Kapnick warns that these reversals could push global warming to 2.7 degrees Celsius, exceeding the Paris Agreement’s target of staying below 2 degrees Celsius.

She stresses that companies must accelerate emissions reductions and carbon removal investments or prepare for the economic and societal costs of worsening climate impacts.

Extreme weather events, infrastructure damage, and shifting consumer preferences for sustainable products present additional challenges for businesses.

Kapnick cautions that corporations failing to integrate climate risk into financial planning may face higher costs, disrupted supply chains, and competitive disadvantages.

Despite the setbacks, she remains optimistic that innovation in climate technology can help mitigate long-term risks, provided companies adapt and make informed, proactive decisions.

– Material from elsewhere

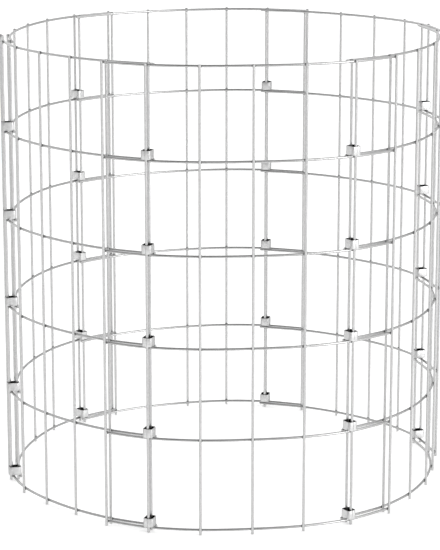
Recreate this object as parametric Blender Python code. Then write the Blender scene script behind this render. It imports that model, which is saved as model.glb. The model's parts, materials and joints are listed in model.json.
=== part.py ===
"""Round compost bin of galvanised welded mesh.

Six curved mesh panels stand in a ring and lap each other by one mesh space.
At every lap five clips of folded strip hold the two neighbouring uprights together.
The clips are loose enough to slide up the uprights, and rest on the hoops.

Sizes are in metres, +Z is up and the front of the bin faces -Y.
"""
import math

import bmesh
import bpy
from mathutils import Vector

MM = 0.001

# Wire, the same both ways
WIRE_D = 6.0 * MM
WELD_SINK = 1.0 * MM        # how far a hoop and an upright are pressed into each other
WIRE_SIDES = 6

# Mesh of one panel: hoops run round, uprights stand outside them
HOOPS = 6
HOOP_PITCH = 200.0 * MM
FOOT = 10.0 * MM            # upright below the lowest hoop's centre
HEAD = 4.0 * MM             # upright above the top hoop's centre
UPRIGHTS = 7
LAP_SPACES = 1              # mesh spaces that two neighbouring panels share
STUB = 12.0 * MM            # hoop past the centre of the end upright
HOOP_FACETS = 2             # straight runs of a hoop for each mesh space

# Ring of panels
RING_D = 982.0 * MM         # mean diameter, over the centres of the hoops
LAP_STEP = 17.0 * MM        # radial step between the hoops of two lapped panels
PANEL_DIP = 4.0 * MM        # a panel is a little flatter between its laps
FRONT_DIP = 13.0 * MM       # and the front one, outside at both ends, more so
FIRST_CLIP_ANGLE = math.radians(-20.6)   # from the front, positive towards +X
WIDE_ANGLE = math.radians(12.93)         # between uprights of the two wider-sprung panels
WIDE_SPACES = 10

# Clip: a strip folded round the two uprights of a lap and pressed to until its ends nearly meet
CLIP_HEIGHT = 19.0 * MM
CLIP_WIDTH = 22.5 * MM      # along the ring
CLIP_STRIP = 2.0 * MM       # thickness of the strip
CLIP_CORNER = 6.0 * MM      # outer corner radius
CORNER_STEPS = 3            # straight facets in a corner
CLIP_SEAM = 0.5 * MM        # between the two ends, in the middle of the wall outside the lap
WALL_PLAY = 0.7 * MM        # between an upright and the wall of the clip in front of it or behind
SEAT_GAP = 0.3 * MM         # clip above the hoops that it rests on

# The panels in their order round the ring: whether each starts outside its neighbour,
# whether it ends outside, and the name of the column of clips at its end
PANELS = {
    "front": (True, True, "front_right"),
    "right": (False, False, "right"),
    "back_right": (True, False, "back_right"),
    "back": (True, False, "back_left"),
    "back_left": (True, False, "left"),
    "left": (True, False, "front_left"),
}

WIRE_R = WIRE_D / 2
WELD_OFFSET = WIRE_D - WELD_SINK
SPACES = UPRIGHTS - 1
PANEL_STEP = SPACES - LAP_SPACES
SLOTS = len(PANELS) * PANEL_STEP
NARROW_ANGLE = (math.tau - WIDE_SPACES * WIDE_ANGLE) / (SLOTS - WIDE_SPACES)
INNER_R = (RING_D - LAP_STEP) / 2
OUTER_R = (RING_D + LAP_STEP) / 2
TOP = FOOT + (HOOPS - 1) * HOOP_PITCH + HEAD


def clear_scene():
    for old in list(bpy.data.objects):
        bpy.data.objects.remove(old, do_unlink=True)


def new_collection(name):
    collection = bpy.data.collections.new(name)
    bpy.context.scene.collection.children.link(collection)
    return collection


def galvanised(name, colour, roughness):
    material = bpy.data.materials.new(name)
    material.use_nodes = True
    shader = material.node_tree.nodes["Principled BSDF"]
    shader.inputs["Base Color"].default_value = (*colour, 1.0)
    shader.inputs["Roughness"].default_value = roughness
    shader.inputs["Metallic"].default_value = 1.0
    return material


def slot_angle(slot):
    """Angle round the ring of a slot, the place of an upright; the front panel starts at slot 0."""
    turns, place = divmod(slot - LAP_SPACES, SLOTS)
    wide = min(place, WIDE_SPACES)
    spread = wide * WIDE_ANGLE + (place - wide) * NARROW_ANGLE
    return FIRST_CLIP_ANGLE + spread + turns * math.tau


def place_angle(first_slot, place):
    """Angle from a panel's first upright to a place counted in spaces, whole or between two."""
    whole = min(int(place), SPACES - 1)
    low = slot_angle(first_slot + whole)
    high = slot_angle(first_slot + whole + 1)
    return low + (high - low) * (place - whole) - slot_angle(first_slot)


def ease(u):
    u = min(max(u, 0.0), 1.0)
    return u * u * (3 - 2 * u)


def hoop_radius(place, starts_outside, ends_outside):
    """Radius of a panel's hoops at a place counted in spaces from its first upright."""
    start = OUTER_R if starts_outside else INNER_R
    end = OUTER_R if ends_outside else INNER_R
    u = ease((place - LAP_SPACES) / (SPACES - 2 * LAP_SPACES))
    dip = FRONT_DIP if starts_outside and ends_outside else PANEL_DIP
    return start + (end - start) * u - dip * 4 * u * (1 - u)


def on_ring(radius, angle, z):
    return Vector((radius * math.sin(angle), -radius * math.cos(angle), z))


def wire_mesh(name, paths):
    """One mesh of separate closed wires, one along each path of points."""
    curve = bpy.data.curves.new(name, "CURVE")
    curve.dimensions = "3D"
    curve.twist_mode = "Z_UP"
    curve.bevel_depth = WIRE_R
    curve.bevel_resolution = (WIRE_SIDES - 4) // 2
    curve.use_fill_caps = True
    for path in paths:
        spline = curve.splines.new("POLY")
        spline.points.add(len(path) - 1)
        for point, position in zip(spline.points, path):
            point.co = (*position, 1.0)
    guide = bpy.data.objects.new(name, curve)
    bpy.context.scene.collection.objects.link(guide)
    depsgraph = bpy.context.evaluated_depsgraph_get()
    mesh = bpy.data.meshes.new_from_object(guide.evaluated_get(depsgraph))
    bpy.data.objects.remove(guide, do_unlink=True)
    weld_caps(mesh)
    return mesh


def weld_caps(mesh):
    shape = bmesh.new()
    shape.from_mesh(mesh)
    bmesh.ops.remove_doubles(shape, verts=shape.verts, dist=0.01 * MM)
    bmesh.ops.recalc_face_normals(shape, faces=shape.faces)
    shape.to_mesh(mesh)
    shape.free()


def hoop_path(z, first_slot, sides):
    """Points of one hoop: a corner either side of every upright, so that each weld is on a straight."""
    facet = 1 / HOOP_FACETS
    path = []
    for i in range(SPACES * HOOP_FACETS):
        place = facet * (i + 0.5)
        angle = place_angle(first_slot, place)
        half_turn = place_angle(first_slot, place + facet / 2) - angle
        radius = hoop_radius(place, *sides) / math.cos(half_turn)
        path.append(on_ring(radius, angle, z))
    stubs = []
    for place, neighbour in ((0, path[0]), (SPACES, path[-1])):
        end = on_ring(hoop_radius(place, *sides), place_angle(first_slot, place), z)
        stubs.append(end + (end - neighbour).normalized() * STUB)
    return [stubs[0], *path, stubs[1]]


def upright_path(place, first_slot, sides):
    angle = place_angle(first_slot, place)
    radius = hoop_radius(place, *sides) + WELD_OFFSET
    return [on_ring(radius, angle, 0.0), on_ring(radius, angle, TOP)]


def panel(name, first_slot, sides, material, parts, cutters, ring):
    """Hoops and uprights of one panel, welded into one piece at every crossing."""
    heights = [FOOT + level * HOOP_PITCH for level in range(HOOPS)]
    hoops = wire_mesh(name, [hoop_path(z, first_slot, sides) for z in heights])
    uprights = wire_mesh(
        name + "_uprights",
        [upright_path(i, first_slot, sides) for i in range(UPRIGHTS)],
    )
    piece = bpy.data.objects.new(name, hoops)
    rods = bpy.data.objects.new(name + "_uprights", uprights)
    parts.objects.link(piece)
    cutters.objects.link(rods)
    for item in (piece, rods):
        item.parent = ring
        item.rotation_euler.z = slot_angle(first_slot)
        item.data.shade_smooth()
    rods.hide_render = True
    rods.display_type = "WIRE"
    piece.data.materials.append(material)
    weld = piece.modifiers.new("Weld uprights", "BOOLEAN")
    weld.operation = "UNION"
    weld.solver = "EXACT"
    weld.object = rods
    return piece


def corner(centre_x, centre_y, radius, start):
    """Points of a quarter turn, anticlockwise from the start angle."""
    points = []
    for i in range(CORNER_STEPS + 1):
        turn = start + math.pi / 2 * i / CORNER_STEPS
        points.append((centre_x + radius * math.cos(turn), centre_y + radius * math.sin(turn)))
    return points


def strip_face(back, front, half_width, radius):
    """One face of the strip from end to end, round the back; the ends meet at the front, on +X."""
    back_x = back + radius
    front_x = front - radius
    side_y = half_width - radius
    points = [(front, CLIP_SEAM / 2)]
    points += corner(front_x, side_y, radius, 0.0)
    points += corner(back_x, side_y, radius, math.pi / 2)
    points += corner(back_x, -side_y, radius, math.pi)
    points += corner(front_x, -side_y, radius, math.pi * 3 / 2)
    points.append((front, -CLIP_SEAM / 2))
    return points


def clip_outline():
    """Plan of the clip, with the middle of the inner upright at x = 0 and the outer one at LAP_STEP."""
    wall = WIRE_R + WALL_PLAY
    inside = strip_face(-wall, LAP_STEP + wall, CLIP_WIDTH / 2 - CLIP_STRIP,
                        CLIP_CORNER - CLIP_STRIP)
    outside = strip_face(-wall - CLIP_STRIP, LAP_STEP + wall + CLIP_STRIP, CLIP_WIDTH / 2,
                         CLIP_CORNER)
    return outside + inside[::-1]


def clip_shape(material):
    curve = bpy.data.curves.new("clip", "CURVE")
    curve.dimensions = "2D"
    curve.fill_mode = "BOTH"
    curve.extrude = CLIP_HEIGHT / 2
    outline = clip_outline()
    spline = curve.splines.new("POLY")
    spline.points.add(len(outline) - 1)
    for point, (x, y) in zip(spline.points, outline):
        point.co = (x, y, 0.0, 1.0)
    spline.use_cyclic_u = True
    curve.materials.append(material)
    return curve


def clip(name, shape, slot, level, parts, ring):
    """A clip round the two uprights of a lap, resting on the hoops of this level."""
    angle = slot_angle(slot)
    base = FOOT + level * HOOP_PITCH + WIRE_R + SEAT_GAP
    piece = bpy.data.objects.new(name, shape)
    parts.objects.link(piece)
    piece.parent = ring
    piece.location = on_ring(INNER_R + WELD_OFFSET, angle, base + CLIP_HEIGHT / 2)
    piece.rotation_euler.z = angle - math.pi / 2
    return piece


def centre_footprint(ring, pieces):
    """Move the ring's axis so that the middle of the bin's footprint is at the origin."""
    bpy.context.view_layer.update()
    depsgraph = bpy.context.evaluated_depsgraph_get()
    points = []
    for piece in pieces:
        evaluated = piece.evaluated_get(depsgraph)
        mesh = evaluated.to_mesh()
        points += [evaluated.matrix_world @ vertex.co for vertex in mesh.vertices]
        evaluated.to_mesh_clear()
    for axis in (0, 1):
        low = min(point[axis] for point in points)
        high = max(point[axis] for point in points)
        ring.location[axis] = -(low + high) / 2


def main():
    clear_scene()
    parts = new_collection("compost_bin")
    cutters = new_collection("compost_bin_cutters")
    wire = galvanised("galvanised_wire", (0.78, 0.79, 0.80), 0.38)
    strip = galvanised("galvanised_strip", (0.84, 0.85, 0.86), 0.32)
    ring = bpy.data.objects.new("ring_axis", None)
    parts.objects.link(ring)
    shape = clip_shape(strip)
    panels = []
    for order, (name, (starts_outside, ends_outside, column)) in enumerate(PANELS.items()):
        first_slot = order * PANEL_STEP
        sides = (starts_outside, ends_outside)
        panels.append(panel(f"panel_{name}", first_slot, sides, wire, parts, cutters, ring))
        inner_end = first_slot + (PANEL_STEP if ends_outside else SPACES)
        for level in range(HOOPS - 1):
            clip(f"clip_{column}_{level + 1}", shape, inner_end, level, parts, ring)
    centre_footprint(ring, panels)


main()
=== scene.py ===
# %% [markdown]
# # A compost bin of galvanised welded mesh
#
# The bin is a ring of six curved mesh panels. Each panel is welded from two layers of the same
# round wire: hoops that run round the bin, and uprights that stand outside them. Where two panels
# lap, five clips of folded strip hold their uprights together.
#
# The construction, with every real size and place, is already packed as a fixed frame. This script gives
# it its looks: round wires, weld nuggets, sheared wire ends, rolled clips, and a zinc finish with
# painted shade on the hoops, round the welds and on the clips. Everything is in metres, +Z is up, and
# the front of the bin faces -Y.

# %% Load the frame
import json
import math

import bpy
import numpy as np
from mathutils import Matrix, Vector


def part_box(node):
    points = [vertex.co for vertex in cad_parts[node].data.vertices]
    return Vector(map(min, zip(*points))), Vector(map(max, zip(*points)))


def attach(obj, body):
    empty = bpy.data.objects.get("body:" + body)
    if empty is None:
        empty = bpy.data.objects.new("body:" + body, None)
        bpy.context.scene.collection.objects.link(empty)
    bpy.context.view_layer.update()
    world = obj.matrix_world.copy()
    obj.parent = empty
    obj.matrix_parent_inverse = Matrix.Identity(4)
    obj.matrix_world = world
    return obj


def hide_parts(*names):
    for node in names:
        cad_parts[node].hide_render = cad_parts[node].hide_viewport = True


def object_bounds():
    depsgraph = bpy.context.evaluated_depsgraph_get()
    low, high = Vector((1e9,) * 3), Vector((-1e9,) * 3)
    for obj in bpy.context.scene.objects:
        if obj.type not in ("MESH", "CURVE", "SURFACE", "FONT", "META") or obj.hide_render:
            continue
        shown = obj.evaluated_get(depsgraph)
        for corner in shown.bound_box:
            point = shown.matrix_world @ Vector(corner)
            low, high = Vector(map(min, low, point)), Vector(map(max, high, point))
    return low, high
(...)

JPMorgan executives, including Chief Risk Officer Ashley Bacon and Global Head of Corporate Advisory Rama Variankaval, emphasize the growing financial relevance of climate risk in their foreword to the report.

They highlight Kapnick’s expertise in climate science and finance, reinforcing the bank’s commitment to equipping clients with the knowledge needed to navigate the evolving sustainability landscape.